A 19 ans, pendant la grande guerre, elle s’engage comme infirmière, elle est l’une de ces «  anges blancs » ; des dessins pris sur le vif témoignent de ce que vivent les poilus. Elle aime par le dessin rendre compte de ce qu’elle voit, de ce qu’elle vit. On est touché par ses croquis de la Troménie de Locronan datant du 14 juillet 1923 et par le témoignage de Alexandre Masseron, pour le journal  Le correspondant, qui l’aperçoit et la décrit ainsi : «Une petite femme vive, dessinant à traits rapides au crayon, les coiffes et les vieux glaziks, concentrée, alternant prière et travail et ne cessant d’égrener son chapelet.»

On est frappé par une œuvre « remarquable » dans sa composition, une descente de la Croix, elle est unique en son genre, puisque ce sont des femmes en costume breton qui occupent cette tâche toujours dédiée à des hommes, cette œuvre est emblématique du caractère innovant de Jeanne Malivel qui tranche avec l’académisme.

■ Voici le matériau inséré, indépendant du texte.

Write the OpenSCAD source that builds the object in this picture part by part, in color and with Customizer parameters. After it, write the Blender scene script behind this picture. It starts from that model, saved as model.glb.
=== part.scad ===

Cette exposition rend compte  de l’intense production et de la richesse créative de cette jeune femme qui avait peut-être l’intuition de ce temps qui, pour elle, était compté, elle qui avait dit : «  Il faut toujours se tenir prêt à mourir ». Elle est de ces soleils qui partis trop vite ne cesse d’éclairer le présent, comme le poète breton René Guy Cadou, lui aussi décédé, à l’âge de 31 ans, le jour du printemps.

De cette visite à Forney, je retiens aussi le registre des abonnés dans une vitrine, ouvert à une page où on y voit le nom de Jeanne Malivel et sa signature. Lorsqu’elle était étudiante à Paris, elle venait à la bibliothèque Forney puiser dans le fonds patrimonial des sources d’inspiration.

Juste de retour des choses que cette exposition qui lui rend cette année en ce lieu, ce très bel hommage.